La carga de los ruidosos camiones consistía en centenares de amplias banderas comunistas y pancartas con letras en ruso excepto la del último, que transportaba dos gigantescos carteles con imágenes de Leon Trotsky y Vladimir Lenin. Se preguntó inquieto cómo era posible. Por instinto, repasó todas las portadas de los diarios ya desempaquetados en busca de alguna noticia que explicase el desfile de iconos de los rojos en una de las avenidas principales de Madrid. Nada. Ni en pequeño, ni en contraportada.
Pronto perdió de vista el madrugador desfile. No podía dejar el quiosco solo, así que tuvo que conformarse con su transistor -que tampoco decía algo al respecto- y esperar a los primeros clientes para preguntar, para saber más.
Cerca de una de las carreteras de acceso a Madrid, el anciano M trabajaba desde muy temprano en su huerto, pequeño pero rico en hortalizas, de un verde extraño, orgulloso para el secano de aquella zona. Cuando escuchó el ruido de los camiones en el asfalto dejó su rastrillo y observo asombrado la roja estampa que se acercaba. Esperó nervioso. Al ver pasar ante sus ojos los carteles con aquellos hieráticos rostros, levantó el brazo izquierdo y cerró su puño con emoción. Ninguno de los escoltas motorizados se percató del gesto de M, que volvió a quedarse solo y como hipnotizado ante su faena.
H, medio dormido ante su garita, se entretenía con un cuaderno de pasatiempos de los fáciles. Al escuchar el sonido de las motos y los camiones, se despejó, se ató los botones de su guerrillera y salió de su agujero. Unos de los motoristas se plantó serio ante él, sacó un documento plastificado de su uniforme y se lo mostró sin muchas ganas.
- Ábreme.
- ¿Son los rojos?
- Sí. Venga date prisa, que llevamos retraso.
En el barrio de Canillas, V limpiaba ausente los platos de la cena. Su marido P ya dormía desde hacía rato. Cuando acabó la tarea, apagó la luz de la cocina y entró en la habitación. Se quitó la bata de franela verde billar, se descalzó y se metió entre las sábanas. Tres segundos después de apagar la luz de la lamparilla, centenares de gargantas al unísono empezaron a cantar una canción con aires solemnes.
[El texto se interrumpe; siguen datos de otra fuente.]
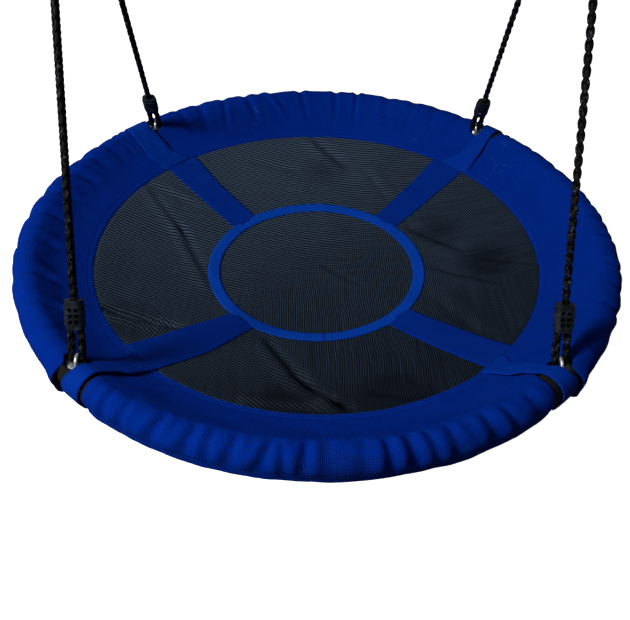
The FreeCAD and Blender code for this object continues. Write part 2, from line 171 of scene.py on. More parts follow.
class Nodes:
    """A short way to write a material's node tree."""

    def __init__(self, name):
        self.material = bpy.data.materials.new(name)
        self.material.use_nodes = True
        self.tree = self.material.node_tree
        self.shader = self.tree.nodes["Principled BSDF"]

    def add(self, kind, **values):
        node = self.tree.nodes.new(kind)
        for key, value in values.items():
            setattr(node, key, value)
        return node

    def link(self, source, target):
        self.tree.links.new(source, target)

    def fill(self, socket, value):
        if isinstance(value, bpy.types.NodeSocket):
            self.link(value, socket)
        elif value is not None:
            socket.default_value = value

    def math(self, operation, a, b=None, c=None):
        node = self.add("ShaderNodeMath", operation=operation)
        for socket, value in zip(node.inputs, (a, b, c)):
            self.fill(socket, value)
        return node.outputs[0]

    def noise(self, vector, scale, detail=3.0, roughness=0.5, distortion=0.0):
        node = self.add("ShaderNodeTexNoise")
        self.fill(node.inputs["Vector"], vector)
        node.inputs["Scale"].default_value = scale
        node.inputs["Detail"].default_value = detail
        node.inputs["Roughness"].default_value = roughness
        node.inputs["Distortion"].default_value = distortion
        return node.outputs["Fac"]

    def mix(self, factor, low, high):
        node = self.add("ShaderNodeMix", data_type="RGBA")
        self.fill(node.inputs[0], factor)
        self.fill(node.inputs[6], low)
        self.fill(node.inputs[7], high)
        return node.outputs[2]

    def spread(self, value, low, high, to_low=0.0, to_high=1.0):
        node = self.add("ShaderNodeMapRange")
        self.fill(node.inputs[0], value)
        for i, number in zip((1, 2, 3, 4), (low, high, to_low, to_high)):
            node.inputs[i].default_value = number
        return node.outputs[0]

    def bump(self, height, strength, distance, normal=None):
        node = self.add("ShaderNodeBump")
        node.inputs["Strength"].default_value = strength
        node.inputs["Distance"].default_value = distance
        self.fill(node.inputs["Height"], height)
        if normal is not None:
            self.link(normal, node.inputs["Normal"])
        return node.outputs[0]

    def stretch(self, vector, scale):
        node = self.add("ShaderNodeMapping")
        self.link(vector, node.inputs["Vector"])
        node.inputs["Scale"].default_value = scale
        return node.outputs[0]

    def place(self):
        return self.add("ShaderNodeTexCoord").outputs["Object"]

    def x_and_y(self, vector):
        parts = self.add("ShaderNodeSeparateXYZ")
        self.link(vector, parts.inputs[0])
        return parts.outputs[0], parts.outputs[1]

    def uv(self):
        return self.x_and_y(self.add("ShaderNodeTexCoord").outputs["UV"])

    def cells(self, vector, scale):
        node = self.add("ShaderNodeTexVoronoi")
        self.link(vector, node.inputs["Vector"])
        node.inputs["Scale"].default_value = scale
        return node.outputs["Distance"]

    def blend(self, factor, low, high):
        """A number between two others."""
        node = self.add("ShaderNodeMix")
        for i, source in zip((0, 2, 3), (factor, low, high)):
            self.link(source, node.inputs[i])
        return node.outputs[0]

    def set(self, **values):
        for key, value in values.items():
            self.fill(self.shader.inputs[key.replace("_", " ")], value)

    def surface(self, colour, uneven, dull, height, strength, distance, under=None):
        """Colour, roughness that wanders between the two values of dull, and bump."""
        self.set(
            Base_Color=colour,
            Roughness=self.spread(uneven, 0.3, 0.7, *dull),
            Normal=self.bump(height, strength, distance, under),
        )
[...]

P se despertó asustado y encendió sudoroso su lamparilla.
- ¡Eso es la Internacional!
- ¡¿Qué dices?!
- ¡Coño, que es la Internacional, el himno de los rojos de Rusia, mujer!
- ¡¿Pero cómo que los rojos?!
Los dos se levantaron de la cama como por un mecanismo interno. Se acercaron en camisón y pijama a la ventana de la salita, la abrieron y observaron el espectáculo aunque a duras penas, muy de lejos. Con la respiración todavía acelerada, pudieron intuir cientos de banderas rojas, largas y altas pancartas y lo que parecían carteles con imágenes de perfiles políticos.
En una amplia explanada, unas dos mil personas cantaban la Internacional ordenadamente y con buen ritmo, con la cadencia de los que recitan algo que les importa realmente. Cuando llegaron a las últimas estrofas, los cantores, improvisadamente, encadenaron el tema con A las barricadas. La policía española que vigilaba a la multitud se empezó a poner nerviosa y algunos de los agentes marcaron en sus listas a los que se sabían la letra del himno de memoria.
Sin miedo, todos terminaron la canción y prorrumpieron en un sonoro y alegre aplauso que fue interrumpido a duras penas por el megáfono del ayudante de dirección de David Lean. Se daba por bueno un nuevo plano del rodaje de Doctor Zhivago en los Estudios CEA de Madrid.